Delivering the news of benefit plan cost increases is hard enough when there is not a global pandemic. Companies and individuals alike are in extremely difficult financial situations due to the current environment. What are some strategies to communicate bad news?


  • Don't try to hide the bad news.  Get ahead of it now and address it clearly. Then insert other positives into the messaging.  Set employee expectations prior to open enrollment season. What messaging can you plan now for 2022's open enrollment? Tell employees to expect a certain percentage increase every year and then try to stick to that. If you come in under, everybody wins.
  • Consider offering up more choice (base plans vs. buy-up plans) to your employees – this empowers your employees to make their OWN financial decisions tied to benefits and their own individual values and needs. Just remember that with choice comes the increased need for education.

"I think there's an opportunity to put more of the health care process into our employees' hands. There's some education that goes along with that, but in a time such as this, looking at providing options could be very beneficial to everyone."

- La Veda Howell, SVP & Chief People Officer

YMCA of Greater Indianapolis

Employee Mental Health

Outside of business logistics, employees have a growing need to feel heard and cared for by their employer – and this includes mental health. The remote and/or socially distant world adds a geographical challenge to this need that was a problem long before COVID hit the population.


  • Promote your EAP so that employees remember that you have one!  Statistically, it is one of the most underused benefits across the board.  Provide HIPAA-safe testimonials and examples of success stories if and when you can.
  • Take a personal approach to your communications about mental health without being physically present.  Never underestimate the power of a simple video.  While the experience of creating the video may not feel personal, getting your face in front of your staff in a format where they can revisit your content can be hugely effective.  And it does not have to be expensive: cell phone cameras, recorded Zoom calls or Go To Webinars – you can create a quick message without a huge price tag.

"We have gone through an extended period where people have been working from home, away from the hustle and bustle of normal work life. Accordingly, we have seen and heard anecdotally about increases in mental health challenges."

- Lacey Robinson, SVP & Managing Director, Employee Benefits

Gregory & Appel Insurance

Voluntary Benefits

As many employers are facing reduced hours, layoffs or furloughs, navigating the continuation of benefits for employees has been stressful.


  • Most Voluntary Benefits, like life insurance, are portable.
  • Some of the voluntary benefit providers are looking at expanding coverages. Some will include COVID testing in their wellness payback benefit, and some are also looking at covering COVID as a Critical Illness. Hospital Indemnity is rising in popularity. Consider adding this voluntary benefit to connect employees with cash to pay for their out-of-pocket, hospital-related expenses.

"It has been a welcome discovery that many voluntary benefits are portable: employees who lose benefit eligibility through their employer can keep them and pay for them from home."
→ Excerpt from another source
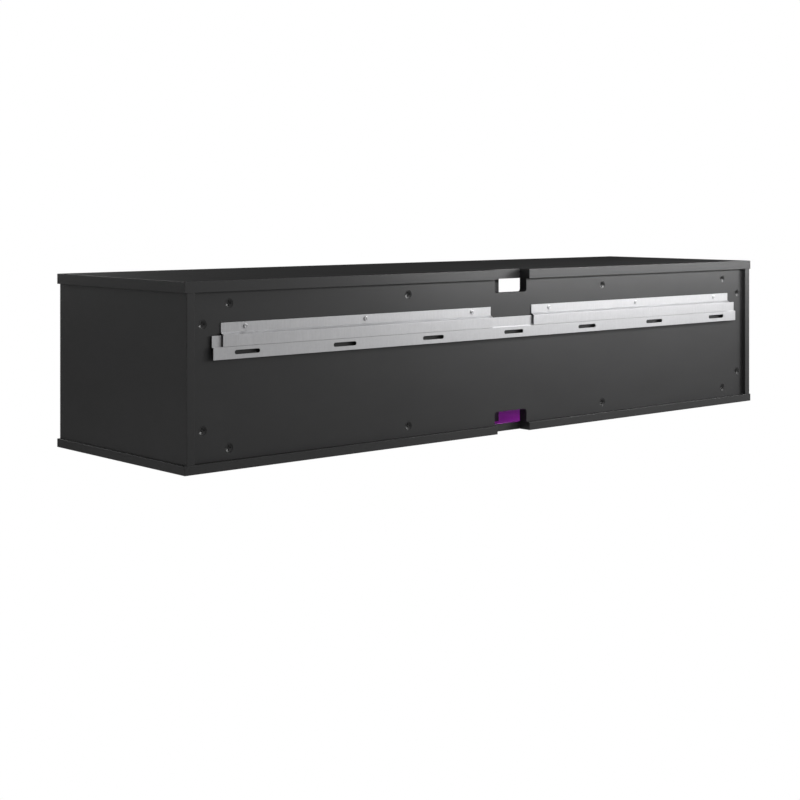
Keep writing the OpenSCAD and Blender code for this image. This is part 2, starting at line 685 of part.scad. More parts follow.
module control_bezel() color([0.06, 0.06, 0.07]) difference() {
    gap = 0.3;
    x0 = ix + control_x[0] + gap;
    x1 = ix + control_x[1] - gap;
    z0 = control_z[0] + gap;
    z1 = control_z[1] - gap;
    union() {
        box([x0, trim_y0, z0], [x1, trim_y1, z1]);
        box([x0 - 3.5, trim_y1, z0 - 3.5], [x1 + 3.5, trim_y1 + lip, z1 + 3.5]);
        for (x = [x0 - 1, x1 + 1], z = [z0 - 1, z1 + 1])
            rod_y(trim_y1 + lip, button_board_y, x, z, 2.2);
    }
    box([x0 + 1.5, trim_y0 + 2.8, z0 + 1.5], [x1 - 1.5, trim_y1 + lip + eps, z1 - 1.5]);
    for (x = button_x) rod_y(trim_y0 - eps, trim_y0 + 3, ix + x, button_z, button_d / 2 + 0.25);
    box([ix + display_x[0], trim_y0 - eps, button_z - display_h / 2],
        [ix + display_x[1], trim_y0 + 3, button_z + display_h / 2]);
    rod_y(trim_y0 - eps, trim_y0 + 3, ix + receiver_x, button_z, 3);
}

module display_window() color([0.05, 0.05, 0.08]) {
    gap = 0.1;
    edge = 1.5;
    box([ix + display_x[0] + gap, trim_y0 + 0.3, button_z - display_h / 2 + gap],
        [ix + display_x[1] - gap, trim_y0 + 2.8, button_z + display_h / 2 - gap]);
    box([ix + display_x[0] - edge, trim_y0 + 2.8, button_z - display_h / 2 - edge],
        [ix + display_x[1] + edge, trim_y0 + 3.8, button_z + display_h / 2 + edge]);
}

module ir_lens() color([0.2, 0.02, 0.04]) {
    rod_y(trim_y0 + 0.3, trim_y0 + 2.8, ix + receiver_x, button_z, 2.9);
    rod_y(trim_y0 + 2.8, trim_y0 + 3.8, ix + receiver_x, button_z, 4.5);
}

module push_button(x) color([0.15, 0.15, 0.16]) {
    rod_y(trim_y0 - 1.4, trim_y0 + 6.5, ix + x, button_z, button_d / 2);
    rod_y(trim_y0 + 2.9, trim_y0 + 3.9, ix + x, button_z, button_d / 2 + 1.2);
}

module power_button() push_button(button_x[0]);
module flame_button() push_button(button_x[1]);
module heat_button() push_button(button_x[2]);
module timer_button() push_button(button_x[3]);

// Circuit board behind the bezel, with a switch behind each button and the display
module button_board() color([0.1, 0.35, 0.2]) {
    y0 = button_board_y;
    box([ix + control_x[0] - 2, y0, control_z[0] - 2],
        [ix + control_x[1] + 2, y0 + board_t, control_z[1] + 2]);
    for (x = button_x) {
        box([ix + x - 3, y0 - 3.4, button_z - 3], [ix + x + 3, y0 + 0.2, button_z + 3]);
        rod_y(y0 - 4.2, y0, ix + x, button_z, 1.7);
    }
    box([ix + display_x[0] + 2, trim_y0 + 3.9, button_z - display_h / 2 + 1],
        [ix + display_x[1] - 2, y0 + 0.2, button_z + display_h / 2 - 1]);
    rod_y(trim_y0 + 4, y0 + 0.2, ix + receiver_x, button_z, 2.2);
}

board_top = shield_z[1] + 6 + board_t;
module power_board() color([0.12, 0.4, 0.22])
    box([ix + 175, -165, board_top - board_t], [ix + 325, -75, board_top]);

module board_components() color([0.2, 0.3, 0.6]) {
    box([ix + 185, -150, board_top], [ix + 219, -122, board_top + 26]);
    for (i = [0:2]) box([ix + 228 + i * 24, -152, board_top], [ix + 247 + i * 24, -136, board_top + 15]);
    for (i = [0:1]) rod_z(board_top, board_top + 22, ix + 240 + i * 20, -112, 7);
    box([ix + 262 + 16, -124, board_top], [ix + 262 + 42, -104, board_top + 12]);
    for (i = [0:4]) box([ix + 190 + i * 11, -96, board_top], [ix + 200 + i * 11, -82, board_top + 13]);
    for (i = [0:3]) box([ix + 262 + i * 12, -94, board_top], [ix + 271 + i * 12, -84, board_top + 9]);
}

// Appliance inlet for a detachable lead: rounded shroud with three blades
module power_inlet() color([0.08, 0.08, 0.09]) {
    translate([ix + inlet_pos[0], 0, inlet_pos[1]]) {
        difference() {
            union() {
                box([-13.8, shell_y1 - 23, -10], [13.8, shell_y1, 10]);
                box([-16, shell_y1, -12.5], [16, shell_y1 + 2.2, 12.5]);
            }
            translate([0, shell_y1 - 16, 0]) rotate([-90, 0, 0]) linear_extrude(20)
                polygon([[-12.2, -8.2], [12.2, -8.2], [12.2, 3.5], [7.5, 8.2], [-7.5, 8.2], [-12.2, 3.5]]);
        }
        for (p = [[-7, 2], [0, -3], [7, 2]])
            box([p[0] - 1, shell_y1 - 17, p[1] - 2], [p[0] + 1, shell_y1 - 4, p[1] + 2]);
    }
}

module switch_body() color([0.08, 0.08, 0.09]) translate([ix + switch_pos[0], 0, switch_pos[1]])
    difference() {
        union() {
            box([-9.5, shell_y1 - 17, -9.5], [9.5, shell_y1, 9.5]);
            box([-11, shell_y1, -11], [11, shell_y1 + 1.8, 11]);
        }
        box([-8.2, shell_y1 - 14, -6.8], [8.2, shell_y1 + 2, 6.8]);
        rod_x(-9.1, 9.1, pivot_y, 0, 1.56);
    }

// The rocker at rest is tipped to its off side
module switch_rocker() color([0.55, 0.05, 0.05])
    translate([ix + switch_pos[0], pivot_y, switch_pos[1]]) rotate([-10, 0, 0]) {
        along_x(-7.9, 7.9) intersection() {
            circle(r = 6.4);
            polygon([[-3, -7], [-3, 7], [4.4, 7], [3.2, 0], [4.4, -7]]);
        }
        rod_x(-9, 9, 0, 0, 1.5);
    }

// ---- insert: mounting ----

// A folded bracket between the shell and the panel beside it, on side s
module insert_brackets() color([0.66, 0.67, 0.69]) for (s = [-1, 1], z = bracket_z) difference() {
    xp = bracket_side_x(s);
    xs = ix + s * shell_w / 2;
    translate([0, 0, z]) linear_extrude(40) polygon([
        [xp, bracket_y], [xp - s * 1.5, bracket_y], [xp - s * 1.5, bracket_y + 16],
        [xs, bracket_y + 16], [xs, bracket_y + 32], [xs + s * 1.5, bracket_y + 32],
        [xs + s * 1.5, bracket_y + 17.5], [xp, bracket_y + 17.5]
    ]);
    bracket_screw_holes();
}

// Bracket screws: [x under the head, y, z, direction of the shank]
bracket_screw_list = concat(
    [for (s = [-1, 1], z = bracket_z)
        [bracket_side_x(s) - s * 1.5, bracket_y + 8, z + 20, s]],
    [for (s = [-1, 1], z = bracket_z)
        [ix + s * (shell_w / 2 + 1.5), bracket_y + 25, z + 20, -s]]
);

module screw_bar(c, from, to, r) {
    ends = [c[0] + c[3] * from, c[0] + c[3] * to];
    rod_x(min(ends), max(ends), c[1], c[2], r);
}

module bracket_screw_holes() for (c = bracket_screw_list) screw_bar(c, -eps, 12.5, 1.75 + screw_gap);

module bracket_screws() color([0.7, 0.71, 0.73]) for (c = bracket_screw_list) {
    screw_bar(c, 0, 12, 1.75);
    screw_bar(c, -2, 0, 3.4);
}

module insert_feet() color([0.05, 0.05, 0.05]) for (x = [-foot_x, foot_x], y = foot_y) {
    rod_z(in_bottom, shell_z[0], ix + x, y, 8);
    rod_z(shell_z[0], floor_z + 1, ix + x, y, 2 - screw_gap);
}

top_panel();
bottom_panel();
left_side_panel();
right_side_panel();
centre_divider();
back_panel();
cam_locks();
cam_bolts();
frame_dowels();
cam_caps();
cabinet_rail_left();
cabinet_rail_right();
rail_screws();
wall_rail();
led_channel();
led_strip();
led_diffuser();
led_controller();
firebox_shell();
rear_cover();
case_screws();
front_trim();
front_glass();
glass_clips();
outlet_louvre();
heat_shield();
heater_duct();
heating_element();
thermal_cutout();
blower_housing();
blower_wheel();
blower_motor();
shaft_bushes();
flame_screen();
flame_reflector();
rotor_shaft();
rotor_paddles();
rotor_motor();
rotor_brackets();
flame_led_board();
ember_tray();
ember_led_board();
ember_crystals();
board_standoffs();
control_bezel();
display_window();
ir_lens();
power_button();
flame_button();
heat_button();
timer_button();
button_board();
power_board();
board_components();
power_inlet();
switch_body();
switch_rocker();
insert_brackets();
bracket_screws();
insert_feet();
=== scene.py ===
"""The looks of the wall-hung electric fireplace console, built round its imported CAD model."""

import math
import random

import bmesh
import bpy
from mathutils import Euler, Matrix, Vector


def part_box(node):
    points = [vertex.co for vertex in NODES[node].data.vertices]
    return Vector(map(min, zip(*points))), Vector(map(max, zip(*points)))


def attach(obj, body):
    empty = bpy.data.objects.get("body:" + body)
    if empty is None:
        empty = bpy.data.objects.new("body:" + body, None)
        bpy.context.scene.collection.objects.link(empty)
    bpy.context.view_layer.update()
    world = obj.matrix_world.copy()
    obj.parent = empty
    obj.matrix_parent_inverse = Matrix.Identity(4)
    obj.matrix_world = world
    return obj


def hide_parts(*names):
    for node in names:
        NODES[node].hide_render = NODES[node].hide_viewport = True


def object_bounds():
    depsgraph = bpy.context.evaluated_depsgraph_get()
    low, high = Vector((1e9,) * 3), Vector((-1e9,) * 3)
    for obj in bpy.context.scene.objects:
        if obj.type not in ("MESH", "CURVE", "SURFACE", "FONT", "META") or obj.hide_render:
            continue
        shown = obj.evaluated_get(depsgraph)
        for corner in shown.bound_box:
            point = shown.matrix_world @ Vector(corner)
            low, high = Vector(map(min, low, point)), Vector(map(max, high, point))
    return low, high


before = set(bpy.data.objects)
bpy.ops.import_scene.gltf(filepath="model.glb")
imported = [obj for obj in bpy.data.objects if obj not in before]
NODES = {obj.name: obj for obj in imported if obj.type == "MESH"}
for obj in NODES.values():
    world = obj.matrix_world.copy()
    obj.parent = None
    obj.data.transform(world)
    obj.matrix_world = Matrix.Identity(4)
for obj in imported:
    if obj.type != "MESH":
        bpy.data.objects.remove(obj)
cad_low, cad_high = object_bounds()

MM = 0.001
CABINET = "cabinet"

# ---- camera, room and lamps ----

CAMERA_PLACE = (2.1021, 2.2756, 0.4221)
CAMERA_TURN = 138.749  # degrees round Z from looking along +Y
CAMERA_LENS = 70.99  # in millimetres, like the sensor
CAMERA_SENSOR = 36
CAMERA_SHIFT = -0.2422
FLOOR_DROP = 1.0  # the cabinet hangs on a wall, this far above the floor
FLOOR_SIZE = 16
WHITE = (1, 1, 1, 1)
LED_PURPLE = (0.62, 0.03, 0.75)


def make_camera():
    data = bpy.data.cameras.new("camera")
    data.lens = CAMERA_LENS
    data.sensor_width = CAMERA_SENSOR
    data.shift_y = CAMERA_SHIFT
    camera = bpy.data.objects.new("camera", data)
    camera.location = CAMERA_PLACE
    camera.rotation_euler = (math.pi / 2, 0, math.radians(CAMERA_TURN))
    bpy.context.collection.objects.link(camera)
    bpy.context.scene.camera = camera


def seen_or_lit(tree, seen, lit, out):
    """Shows the first shader to the camera, and lights the scene with the second."""
    path = tree.nodes.new("ShaderNodeLightPath")
    mix = tree.nodes.new("ShaderNodeMixShader")
    tree.links.new(path.outputs["Is Camera Ray"], mix.inputs[0])
    tree.links.new(lit, mix.inputs[1])
    tree.links.new(seen, mix.inputs[2])
    tree.links.new(mix.outputs[0], out.inputs["Surface"])


# The room's light fades from bright, behind the cabinet and to its left, to dark
BRIGHT_SIDE = (-0.5, 0.87, 0.0)
BRIGHT_LIGHT = 0.58
DARK_LIGHT = 0.03
RIGHT_LIGHT = 0.03  # added towards +X
# Each fade: the axis it follows, where along it it starts and ends, and the light at each
LIGHT_FADES = (
    (BRIGHT_SIDE, -0.2, 0.95, DARK_LIGHT, BRIGHT_LIGHT),
    ((1, 0, 0), 0, 0.8, 0, RIGHT_LIGHT),
)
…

- Janet McClure, VP & Manager, Worksite Benefits

Gregory & Appel

Cyber Risk

As the working world moves more onto the Internet and communications become more virtual, cyber crime rates are increasing. Statistics show that employees are being presented with an average of 8.5 internet links to click per day. The "bad actors" in the cyber world are finding new ways to trick people daily.


  • Train, train, train. Employees need to learn to spot trends of how cyber criminals trick them into revealing information as well as IT methods in place that help prevent the tricks in the first place. Help your workforce increase their vigilance in your efforts to stop cyber crime before it starts.

"Educate your staff with phishing webinars, handouts, emails... Talk about it on a consistent basis just as you would talk about issues like safety in industries like construction."

- Charlie Vaught, Risk Consultant

Gregory & Appel Insurance

Now that you know what it takes to win in the upcoming open enrollment season, there's no time like the present to start preparing!